Data for the task:
◆ ◆ ◆ ◆ ◆
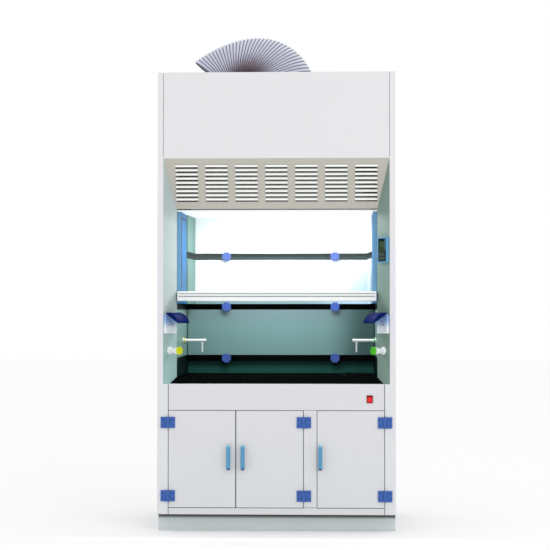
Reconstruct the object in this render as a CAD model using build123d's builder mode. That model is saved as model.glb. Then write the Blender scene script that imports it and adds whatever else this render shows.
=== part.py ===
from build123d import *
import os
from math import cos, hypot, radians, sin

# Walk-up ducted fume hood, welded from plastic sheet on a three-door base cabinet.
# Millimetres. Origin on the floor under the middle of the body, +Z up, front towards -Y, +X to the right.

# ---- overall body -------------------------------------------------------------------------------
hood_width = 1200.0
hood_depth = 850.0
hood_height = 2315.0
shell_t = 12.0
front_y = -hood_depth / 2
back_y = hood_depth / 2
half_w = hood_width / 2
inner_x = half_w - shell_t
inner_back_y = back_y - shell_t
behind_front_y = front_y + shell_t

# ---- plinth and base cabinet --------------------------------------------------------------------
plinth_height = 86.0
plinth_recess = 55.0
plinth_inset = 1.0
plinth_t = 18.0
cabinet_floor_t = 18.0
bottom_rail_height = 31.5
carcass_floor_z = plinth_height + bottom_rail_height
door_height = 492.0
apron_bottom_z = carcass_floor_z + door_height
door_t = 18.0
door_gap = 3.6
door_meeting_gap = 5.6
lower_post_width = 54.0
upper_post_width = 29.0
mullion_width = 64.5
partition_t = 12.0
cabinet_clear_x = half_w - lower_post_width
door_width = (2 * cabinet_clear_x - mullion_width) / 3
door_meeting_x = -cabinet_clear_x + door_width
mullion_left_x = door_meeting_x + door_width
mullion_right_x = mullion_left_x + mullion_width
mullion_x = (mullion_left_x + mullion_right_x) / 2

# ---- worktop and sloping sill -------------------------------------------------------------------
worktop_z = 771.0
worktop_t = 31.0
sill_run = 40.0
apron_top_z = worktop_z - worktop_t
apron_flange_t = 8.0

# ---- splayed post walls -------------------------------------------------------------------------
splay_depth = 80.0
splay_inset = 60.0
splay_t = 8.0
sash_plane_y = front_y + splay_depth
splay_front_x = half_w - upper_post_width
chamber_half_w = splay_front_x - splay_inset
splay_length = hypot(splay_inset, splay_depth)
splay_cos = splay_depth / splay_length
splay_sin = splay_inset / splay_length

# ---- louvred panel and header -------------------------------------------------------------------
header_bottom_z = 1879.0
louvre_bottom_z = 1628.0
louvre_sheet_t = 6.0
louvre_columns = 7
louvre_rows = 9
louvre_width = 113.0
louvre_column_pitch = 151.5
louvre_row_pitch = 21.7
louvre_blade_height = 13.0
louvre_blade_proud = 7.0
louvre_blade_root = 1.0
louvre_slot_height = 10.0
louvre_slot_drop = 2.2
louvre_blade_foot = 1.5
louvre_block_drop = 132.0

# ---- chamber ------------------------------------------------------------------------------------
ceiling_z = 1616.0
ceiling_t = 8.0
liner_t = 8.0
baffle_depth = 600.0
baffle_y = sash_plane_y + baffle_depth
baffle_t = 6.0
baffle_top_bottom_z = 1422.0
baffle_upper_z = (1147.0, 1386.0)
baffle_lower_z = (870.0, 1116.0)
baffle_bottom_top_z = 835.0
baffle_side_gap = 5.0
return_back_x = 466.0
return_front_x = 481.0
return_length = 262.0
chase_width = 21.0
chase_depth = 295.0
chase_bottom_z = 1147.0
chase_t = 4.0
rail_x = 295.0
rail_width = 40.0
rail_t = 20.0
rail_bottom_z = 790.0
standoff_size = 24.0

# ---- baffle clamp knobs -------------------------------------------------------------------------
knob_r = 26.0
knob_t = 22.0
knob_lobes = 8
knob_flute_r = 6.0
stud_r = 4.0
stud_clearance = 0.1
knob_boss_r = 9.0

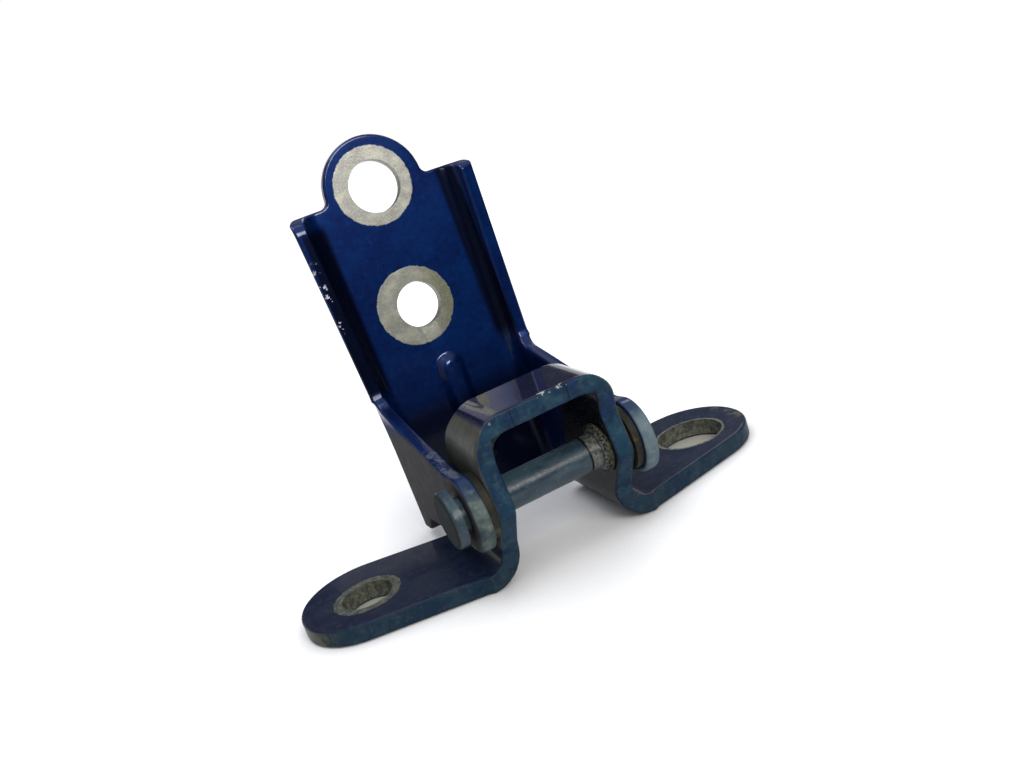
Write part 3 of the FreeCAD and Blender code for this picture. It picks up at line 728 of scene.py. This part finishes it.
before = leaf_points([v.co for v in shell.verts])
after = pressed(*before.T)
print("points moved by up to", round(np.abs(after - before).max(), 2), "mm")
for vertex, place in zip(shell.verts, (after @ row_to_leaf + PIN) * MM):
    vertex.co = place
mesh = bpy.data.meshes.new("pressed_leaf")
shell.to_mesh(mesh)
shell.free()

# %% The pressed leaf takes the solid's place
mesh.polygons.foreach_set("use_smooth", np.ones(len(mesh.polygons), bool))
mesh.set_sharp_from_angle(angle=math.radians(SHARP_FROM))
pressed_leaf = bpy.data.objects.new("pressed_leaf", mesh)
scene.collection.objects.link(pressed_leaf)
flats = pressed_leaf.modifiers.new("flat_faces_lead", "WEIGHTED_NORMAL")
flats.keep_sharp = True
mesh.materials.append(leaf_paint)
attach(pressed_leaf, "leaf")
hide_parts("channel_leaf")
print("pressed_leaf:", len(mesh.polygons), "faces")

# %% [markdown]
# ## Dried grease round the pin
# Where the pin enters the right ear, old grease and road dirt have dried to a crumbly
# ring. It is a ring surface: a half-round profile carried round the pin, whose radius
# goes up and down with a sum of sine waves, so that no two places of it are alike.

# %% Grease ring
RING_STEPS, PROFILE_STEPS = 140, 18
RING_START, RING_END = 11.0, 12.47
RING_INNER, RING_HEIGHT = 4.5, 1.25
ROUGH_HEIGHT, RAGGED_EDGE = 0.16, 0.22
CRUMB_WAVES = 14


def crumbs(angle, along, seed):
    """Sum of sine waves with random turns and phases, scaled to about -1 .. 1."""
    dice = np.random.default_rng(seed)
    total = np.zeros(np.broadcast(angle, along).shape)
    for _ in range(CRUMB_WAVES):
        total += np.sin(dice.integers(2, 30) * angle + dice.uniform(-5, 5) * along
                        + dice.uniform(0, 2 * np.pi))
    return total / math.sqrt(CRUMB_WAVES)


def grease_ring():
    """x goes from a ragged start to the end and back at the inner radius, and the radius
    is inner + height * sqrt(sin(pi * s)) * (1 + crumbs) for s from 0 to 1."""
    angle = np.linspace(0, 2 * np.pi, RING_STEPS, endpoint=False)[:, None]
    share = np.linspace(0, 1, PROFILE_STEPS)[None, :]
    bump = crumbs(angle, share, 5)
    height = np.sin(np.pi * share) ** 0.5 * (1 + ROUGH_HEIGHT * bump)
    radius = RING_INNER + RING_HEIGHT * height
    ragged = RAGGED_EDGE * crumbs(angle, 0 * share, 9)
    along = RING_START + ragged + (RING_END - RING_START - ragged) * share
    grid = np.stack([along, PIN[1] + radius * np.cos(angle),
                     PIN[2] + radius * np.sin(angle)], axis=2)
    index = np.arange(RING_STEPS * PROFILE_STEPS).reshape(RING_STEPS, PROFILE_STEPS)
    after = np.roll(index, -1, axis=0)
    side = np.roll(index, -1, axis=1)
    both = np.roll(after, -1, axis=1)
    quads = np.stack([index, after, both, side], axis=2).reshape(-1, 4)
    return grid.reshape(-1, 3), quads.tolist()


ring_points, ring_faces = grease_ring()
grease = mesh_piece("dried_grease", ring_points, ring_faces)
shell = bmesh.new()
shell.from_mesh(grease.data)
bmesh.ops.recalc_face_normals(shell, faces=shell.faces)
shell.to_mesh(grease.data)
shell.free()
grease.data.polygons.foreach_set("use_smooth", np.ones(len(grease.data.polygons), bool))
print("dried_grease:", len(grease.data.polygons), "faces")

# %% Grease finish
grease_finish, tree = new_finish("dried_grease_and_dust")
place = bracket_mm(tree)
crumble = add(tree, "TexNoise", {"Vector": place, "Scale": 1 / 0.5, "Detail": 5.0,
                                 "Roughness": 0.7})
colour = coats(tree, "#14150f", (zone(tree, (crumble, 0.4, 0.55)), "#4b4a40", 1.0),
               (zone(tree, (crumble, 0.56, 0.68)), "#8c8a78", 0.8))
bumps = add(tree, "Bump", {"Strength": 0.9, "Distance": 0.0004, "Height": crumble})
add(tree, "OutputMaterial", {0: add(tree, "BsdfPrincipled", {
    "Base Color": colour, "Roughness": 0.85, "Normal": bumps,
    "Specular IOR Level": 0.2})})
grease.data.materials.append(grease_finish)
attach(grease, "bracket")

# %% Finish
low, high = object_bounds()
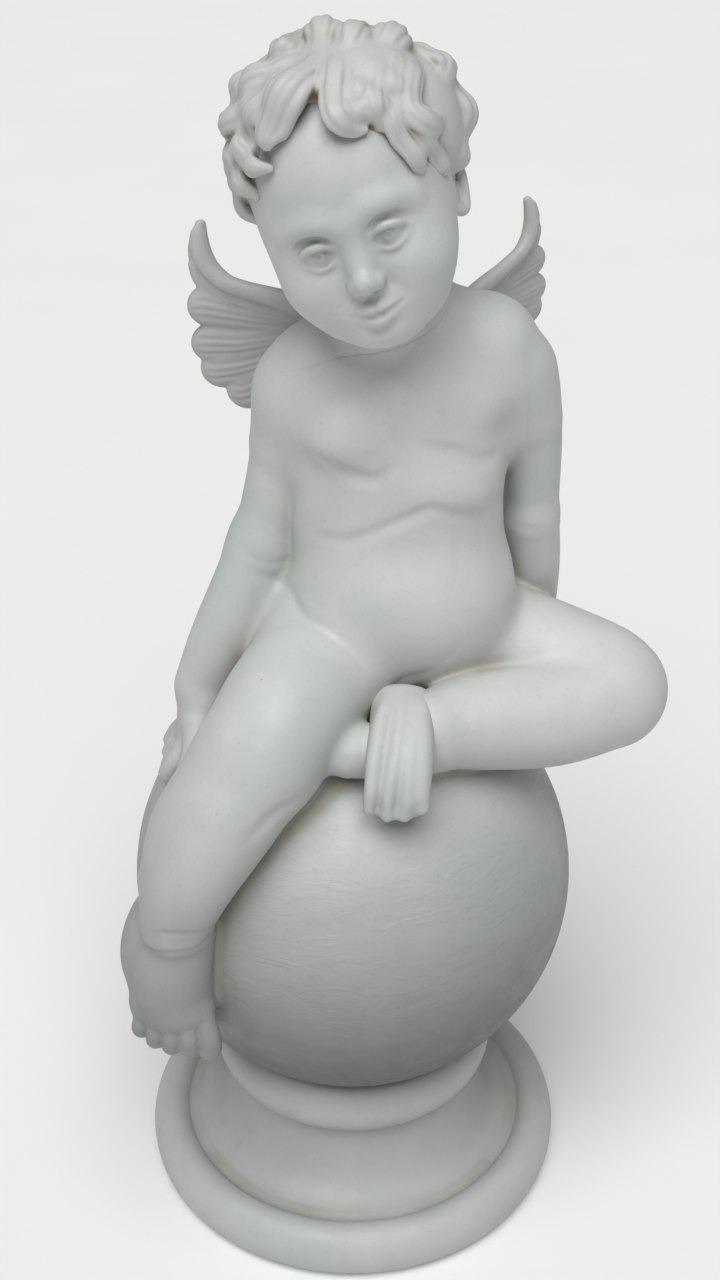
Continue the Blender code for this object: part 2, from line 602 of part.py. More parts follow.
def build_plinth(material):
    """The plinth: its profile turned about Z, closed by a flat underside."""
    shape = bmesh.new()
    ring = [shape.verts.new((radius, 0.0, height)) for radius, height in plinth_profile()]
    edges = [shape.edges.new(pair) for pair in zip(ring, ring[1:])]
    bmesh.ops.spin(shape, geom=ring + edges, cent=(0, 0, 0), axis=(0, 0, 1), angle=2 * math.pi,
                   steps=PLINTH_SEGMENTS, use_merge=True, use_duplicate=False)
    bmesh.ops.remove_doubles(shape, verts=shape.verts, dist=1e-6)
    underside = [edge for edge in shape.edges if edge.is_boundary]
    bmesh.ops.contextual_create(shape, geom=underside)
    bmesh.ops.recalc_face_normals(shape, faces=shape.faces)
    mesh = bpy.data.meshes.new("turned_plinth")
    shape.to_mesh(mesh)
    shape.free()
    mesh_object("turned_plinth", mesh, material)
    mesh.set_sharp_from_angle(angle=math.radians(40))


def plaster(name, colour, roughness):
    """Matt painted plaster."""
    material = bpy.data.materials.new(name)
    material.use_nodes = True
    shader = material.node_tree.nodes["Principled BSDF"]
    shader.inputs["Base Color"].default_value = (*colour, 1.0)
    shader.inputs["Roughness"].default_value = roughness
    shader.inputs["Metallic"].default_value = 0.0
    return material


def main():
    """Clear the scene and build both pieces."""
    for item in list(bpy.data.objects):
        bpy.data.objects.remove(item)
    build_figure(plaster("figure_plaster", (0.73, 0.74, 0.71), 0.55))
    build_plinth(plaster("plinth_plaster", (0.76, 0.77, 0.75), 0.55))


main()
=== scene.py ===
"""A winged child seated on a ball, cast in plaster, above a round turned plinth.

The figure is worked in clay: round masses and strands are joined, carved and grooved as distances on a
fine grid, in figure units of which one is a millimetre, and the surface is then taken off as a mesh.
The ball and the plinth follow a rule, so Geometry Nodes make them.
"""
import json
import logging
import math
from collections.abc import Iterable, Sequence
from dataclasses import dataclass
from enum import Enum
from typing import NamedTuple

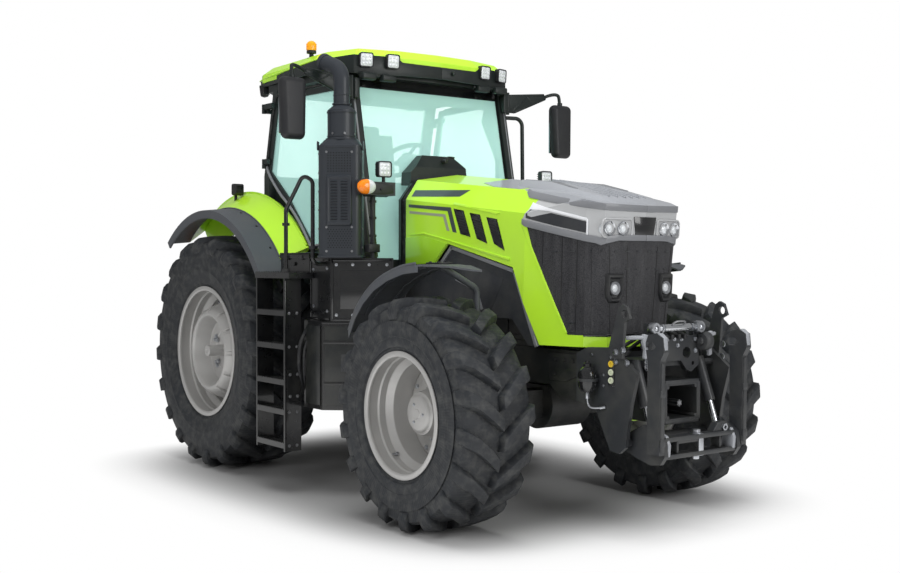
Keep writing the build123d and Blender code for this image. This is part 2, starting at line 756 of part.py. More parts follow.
◆ ◆ ◆ ◆ ◆
Task to carry out:
Everything from the line with "0.74, 0.71), 0.55))" through the line with "round turned plinth." is to be output exactly; leave out all other lines.

Task answer:
    build_figure(plaster("figure_plaster", (0.73, 0.74, 0.71), 0.55))
    build_plinth(plaster("plinth_plaster", (0.76, 0.77, 0.75), 0.55))


main()
=== scene.py ===
"""A winged child seated on a ball, cast in plaster, above a round turned plinth.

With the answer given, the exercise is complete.